ReutersSINGAPORE (Reuters) — Anadarko Petroleum Corp. said Monday that a unit it jointly owns which markets gas from Mozambique has signed a long-term deal to supply liquefied natural gas (LNG) to Japan’s JERA and Taiwan’s CPC Corp.
This is its first long-term deal to be announced since the U.S. independent energy group said late last week that it had agreed to be acquired by Occidental Petroleum Corp in a $38 billion offer. The merger is expected to be completed in the second-half of the year.
The sales and purchase agreement with JERA and CPC is for 1.6 million tons per annum of LNG to be delivered ex-ship for 17 years from the commercial start of operations on a project in Mozambique.
JERA said in a separate statement that this marked its first copurchase with an overseas partner on a long-term basis and that under the deal, JERA and CPC may exchange LNG flexibly depending on each other’s supply and demand needs.

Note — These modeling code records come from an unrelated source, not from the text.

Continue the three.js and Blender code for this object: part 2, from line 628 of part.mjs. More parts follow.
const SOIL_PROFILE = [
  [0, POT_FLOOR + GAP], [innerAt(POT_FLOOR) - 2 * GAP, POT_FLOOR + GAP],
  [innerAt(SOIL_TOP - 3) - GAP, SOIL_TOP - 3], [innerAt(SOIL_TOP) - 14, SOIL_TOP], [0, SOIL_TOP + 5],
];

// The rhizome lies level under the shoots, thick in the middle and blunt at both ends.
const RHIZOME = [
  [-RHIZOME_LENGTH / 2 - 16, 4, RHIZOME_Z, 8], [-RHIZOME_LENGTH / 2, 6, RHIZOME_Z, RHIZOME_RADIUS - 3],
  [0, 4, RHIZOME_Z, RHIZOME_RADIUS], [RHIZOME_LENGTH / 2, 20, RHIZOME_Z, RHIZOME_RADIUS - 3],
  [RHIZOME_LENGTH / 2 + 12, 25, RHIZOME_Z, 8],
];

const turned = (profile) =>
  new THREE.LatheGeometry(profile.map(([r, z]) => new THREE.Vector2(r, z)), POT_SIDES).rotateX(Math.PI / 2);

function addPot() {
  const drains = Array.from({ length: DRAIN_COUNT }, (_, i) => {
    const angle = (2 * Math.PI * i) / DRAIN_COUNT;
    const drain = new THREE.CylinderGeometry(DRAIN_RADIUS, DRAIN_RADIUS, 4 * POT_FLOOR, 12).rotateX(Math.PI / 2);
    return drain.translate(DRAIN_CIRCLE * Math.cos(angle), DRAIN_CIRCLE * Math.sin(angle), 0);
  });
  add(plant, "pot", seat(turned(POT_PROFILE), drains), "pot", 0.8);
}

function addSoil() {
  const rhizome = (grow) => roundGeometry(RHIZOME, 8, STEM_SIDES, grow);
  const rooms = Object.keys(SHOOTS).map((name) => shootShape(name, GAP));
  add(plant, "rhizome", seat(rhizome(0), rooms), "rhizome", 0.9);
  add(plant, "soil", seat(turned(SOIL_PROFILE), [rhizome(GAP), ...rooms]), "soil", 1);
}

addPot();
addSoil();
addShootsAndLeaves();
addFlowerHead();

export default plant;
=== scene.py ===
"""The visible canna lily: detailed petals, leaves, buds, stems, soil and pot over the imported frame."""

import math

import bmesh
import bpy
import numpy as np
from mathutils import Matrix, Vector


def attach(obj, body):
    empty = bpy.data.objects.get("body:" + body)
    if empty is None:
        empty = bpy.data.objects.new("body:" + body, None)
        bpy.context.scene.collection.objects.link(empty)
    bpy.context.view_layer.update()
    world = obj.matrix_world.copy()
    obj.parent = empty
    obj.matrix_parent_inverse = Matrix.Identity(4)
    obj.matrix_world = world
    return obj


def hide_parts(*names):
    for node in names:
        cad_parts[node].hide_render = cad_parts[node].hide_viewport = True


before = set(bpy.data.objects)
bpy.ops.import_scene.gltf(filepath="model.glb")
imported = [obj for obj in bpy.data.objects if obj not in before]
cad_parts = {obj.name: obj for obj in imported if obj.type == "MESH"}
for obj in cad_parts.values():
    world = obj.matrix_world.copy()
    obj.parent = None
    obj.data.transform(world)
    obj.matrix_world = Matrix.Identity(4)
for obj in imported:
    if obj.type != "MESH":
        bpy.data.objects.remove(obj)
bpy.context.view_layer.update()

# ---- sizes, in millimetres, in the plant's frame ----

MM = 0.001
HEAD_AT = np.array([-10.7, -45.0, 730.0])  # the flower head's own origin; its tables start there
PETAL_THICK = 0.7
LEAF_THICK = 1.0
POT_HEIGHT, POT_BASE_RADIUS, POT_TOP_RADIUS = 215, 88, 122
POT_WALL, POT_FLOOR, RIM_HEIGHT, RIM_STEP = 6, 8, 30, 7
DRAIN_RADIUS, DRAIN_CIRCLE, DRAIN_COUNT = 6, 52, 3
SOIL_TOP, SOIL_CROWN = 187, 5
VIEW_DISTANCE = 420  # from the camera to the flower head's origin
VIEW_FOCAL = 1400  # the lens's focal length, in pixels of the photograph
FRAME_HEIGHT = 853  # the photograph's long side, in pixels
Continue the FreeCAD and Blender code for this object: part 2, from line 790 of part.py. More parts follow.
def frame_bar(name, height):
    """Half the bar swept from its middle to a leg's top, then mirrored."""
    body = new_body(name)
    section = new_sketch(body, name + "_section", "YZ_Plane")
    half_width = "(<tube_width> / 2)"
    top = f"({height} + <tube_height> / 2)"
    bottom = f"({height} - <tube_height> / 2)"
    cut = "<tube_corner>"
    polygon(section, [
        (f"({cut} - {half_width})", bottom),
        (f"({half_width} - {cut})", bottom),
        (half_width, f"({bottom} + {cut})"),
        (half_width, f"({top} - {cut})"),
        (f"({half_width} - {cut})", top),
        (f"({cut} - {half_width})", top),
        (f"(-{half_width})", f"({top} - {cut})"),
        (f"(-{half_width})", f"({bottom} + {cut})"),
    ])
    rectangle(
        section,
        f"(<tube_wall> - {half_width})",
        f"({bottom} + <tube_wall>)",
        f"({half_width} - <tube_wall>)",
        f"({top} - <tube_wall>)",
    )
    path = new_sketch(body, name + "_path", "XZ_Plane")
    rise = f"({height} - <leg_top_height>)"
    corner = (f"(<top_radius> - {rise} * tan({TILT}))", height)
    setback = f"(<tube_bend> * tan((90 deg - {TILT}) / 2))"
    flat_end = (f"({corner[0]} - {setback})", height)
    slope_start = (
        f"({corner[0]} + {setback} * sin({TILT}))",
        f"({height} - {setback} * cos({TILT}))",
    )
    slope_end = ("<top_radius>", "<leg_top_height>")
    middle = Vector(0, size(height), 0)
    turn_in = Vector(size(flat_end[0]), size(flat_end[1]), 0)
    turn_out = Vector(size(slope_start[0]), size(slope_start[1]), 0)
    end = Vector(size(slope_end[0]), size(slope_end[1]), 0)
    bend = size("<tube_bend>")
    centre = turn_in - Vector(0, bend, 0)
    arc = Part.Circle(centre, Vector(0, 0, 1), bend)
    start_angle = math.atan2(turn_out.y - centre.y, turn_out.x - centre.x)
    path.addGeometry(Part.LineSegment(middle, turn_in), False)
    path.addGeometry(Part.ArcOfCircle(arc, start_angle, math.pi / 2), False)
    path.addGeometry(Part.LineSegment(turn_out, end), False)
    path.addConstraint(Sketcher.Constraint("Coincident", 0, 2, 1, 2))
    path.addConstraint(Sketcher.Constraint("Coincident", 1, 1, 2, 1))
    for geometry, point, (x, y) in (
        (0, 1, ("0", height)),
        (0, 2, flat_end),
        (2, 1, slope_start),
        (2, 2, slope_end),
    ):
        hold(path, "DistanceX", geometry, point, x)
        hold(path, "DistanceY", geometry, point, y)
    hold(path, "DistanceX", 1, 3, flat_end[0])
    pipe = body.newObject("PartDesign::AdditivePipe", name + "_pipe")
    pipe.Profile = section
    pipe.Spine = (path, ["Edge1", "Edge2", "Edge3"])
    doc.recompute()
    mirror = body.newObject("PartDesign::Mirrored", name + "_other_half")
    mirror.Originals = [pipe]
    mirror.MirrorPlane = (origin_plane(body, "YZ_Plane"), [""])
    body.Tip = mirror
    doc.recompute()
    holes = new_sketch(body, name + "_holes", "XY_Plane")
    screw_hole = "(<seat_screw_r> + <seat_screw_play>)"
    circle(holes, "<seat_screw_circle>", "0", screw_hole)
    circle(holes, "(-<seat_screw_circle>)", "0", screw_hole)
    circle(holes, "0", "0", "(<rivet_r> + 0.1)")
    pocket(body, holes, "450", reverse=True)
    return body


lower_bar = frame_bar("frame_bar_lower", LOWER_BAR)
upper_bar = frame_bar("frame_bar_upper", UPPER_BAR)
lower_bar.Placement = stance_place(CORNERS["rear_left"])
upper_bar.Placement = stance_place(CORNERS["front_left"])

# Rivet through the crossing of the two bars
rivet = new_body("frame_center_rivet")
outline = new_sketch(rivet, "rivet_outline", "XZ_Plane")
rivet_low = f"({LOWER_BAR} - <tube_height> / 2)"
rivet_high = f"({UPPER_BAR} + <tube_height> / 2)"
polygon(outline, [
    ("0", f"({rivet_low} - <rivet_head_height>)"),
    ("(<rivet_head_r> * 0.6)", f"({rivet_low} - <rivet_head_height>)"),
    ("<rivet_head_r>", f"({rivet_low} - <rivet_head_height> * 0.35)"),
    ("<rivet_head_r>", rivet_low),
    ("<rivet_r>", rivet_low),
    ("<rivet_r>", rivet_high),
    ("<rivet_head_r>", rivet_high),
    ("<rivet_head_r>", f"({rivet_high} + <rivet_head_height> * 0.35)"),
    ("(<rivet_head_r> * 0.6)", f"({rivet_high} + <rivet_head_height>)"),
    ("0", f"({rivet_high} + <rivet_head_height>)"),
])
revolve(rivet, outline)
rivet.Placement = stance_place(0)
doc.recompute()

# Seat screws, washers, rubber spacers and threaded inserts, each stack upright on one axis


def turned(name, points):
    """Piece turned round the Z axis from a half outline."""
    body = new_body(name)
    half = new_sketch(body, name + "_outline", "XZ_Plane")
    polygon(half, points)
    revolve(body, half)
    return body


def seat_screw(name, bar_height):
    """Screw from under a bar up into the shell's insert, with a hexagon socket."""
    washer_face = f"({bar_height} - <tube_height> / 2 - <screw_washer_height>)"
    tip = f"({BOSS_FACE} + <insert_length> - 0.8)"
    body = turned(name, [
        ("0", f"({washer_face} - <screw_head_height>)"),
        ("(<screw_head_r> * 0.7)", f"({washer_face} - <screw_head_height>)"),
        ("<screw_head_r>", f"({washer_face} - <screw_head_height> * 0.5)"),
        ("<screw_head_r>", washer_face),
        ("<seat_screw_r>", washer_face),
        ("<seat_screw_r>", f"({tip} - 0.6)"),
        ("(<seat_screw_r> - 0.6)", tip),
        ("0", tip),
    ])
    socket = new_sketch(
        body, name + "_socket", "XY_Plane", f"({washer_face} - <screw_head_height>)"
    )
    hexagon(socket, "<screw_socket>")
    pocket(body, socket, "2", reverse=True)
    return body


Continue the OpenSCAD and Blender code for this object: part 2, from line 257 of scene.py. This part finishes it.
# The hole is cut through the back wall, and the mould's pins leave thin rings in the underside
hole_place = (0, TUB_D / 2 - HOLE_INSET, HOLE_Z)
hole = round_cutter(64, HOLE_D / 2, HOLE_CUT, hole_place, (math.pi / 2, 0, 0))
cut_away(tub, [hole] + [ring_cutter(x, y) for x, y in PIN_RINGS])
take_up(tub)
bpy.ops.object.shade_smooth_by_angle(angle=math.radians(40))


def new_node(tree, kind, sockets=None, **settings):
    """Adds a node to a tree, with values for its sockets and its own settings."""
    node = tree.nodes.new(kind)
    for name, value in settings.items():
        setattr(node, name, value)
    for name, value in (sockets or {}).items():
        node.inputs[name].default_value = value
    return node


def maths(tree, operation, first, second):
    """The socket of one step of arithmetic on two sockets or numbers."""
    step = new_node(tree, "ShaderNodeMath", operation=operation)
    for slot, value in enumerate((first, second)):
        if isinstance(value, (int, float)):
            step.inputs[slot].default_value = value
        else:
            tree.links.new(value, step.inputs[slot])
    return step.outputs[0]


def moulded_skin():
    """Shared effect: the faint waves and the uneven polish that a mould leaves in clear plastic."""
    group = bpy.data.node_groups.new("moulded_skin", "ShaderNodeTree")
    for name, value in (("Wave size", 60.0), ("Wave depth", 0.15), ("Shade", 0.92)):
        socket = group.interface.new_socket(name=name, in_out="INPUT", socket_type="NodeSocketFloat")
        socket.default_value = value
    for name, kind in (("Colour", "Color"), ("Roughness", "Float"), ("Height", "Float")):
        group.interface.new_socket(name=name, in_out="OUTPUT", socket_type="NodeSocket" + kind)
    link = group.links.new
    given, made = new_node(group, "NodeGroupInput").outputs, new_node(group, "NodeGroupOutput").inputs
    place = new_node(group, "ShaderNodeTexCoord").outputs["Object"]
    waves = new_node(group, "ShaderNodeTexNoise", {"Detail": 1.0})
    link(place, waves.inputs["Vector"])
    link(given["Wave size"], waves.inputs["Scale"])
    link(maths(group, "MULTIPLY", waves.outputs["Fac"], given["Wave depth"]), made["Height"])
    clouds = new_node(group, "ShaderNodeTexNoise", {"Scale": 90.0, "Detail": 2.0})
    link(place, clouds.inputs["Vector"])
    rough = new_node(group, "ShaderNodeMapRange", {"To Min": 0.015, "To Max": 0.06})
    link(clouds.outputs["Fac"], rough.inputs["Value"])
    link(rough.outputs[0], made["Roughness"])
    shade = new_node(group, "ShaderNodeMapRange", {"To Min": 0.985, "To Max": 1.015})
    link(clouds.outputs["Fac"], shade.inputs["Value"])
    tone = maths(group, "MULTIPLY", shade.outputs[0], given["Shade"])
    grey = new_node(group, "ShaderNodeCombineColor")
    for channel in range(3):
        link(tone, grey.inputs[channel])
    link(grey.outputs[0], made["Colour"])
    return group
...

A European gas price index will be used as part of the contract price formula for the agreement, JERA said.
JERA also said that the destination clause in the agreement was in line with a report on LNG trading released by the Japan Fair Trade Commission in June 2017, without elaborating further.
“This copurchase agreement with JERA and CPC brings together two prominent Asian foundation customers and will ensure a reliable supply of cleaner energy to meet the growing demands of both Japan and Taiwan,” Mitch Ingram, Anadarko Executive Vice President, International, Deepwater & Exploration, said in a statement Monday.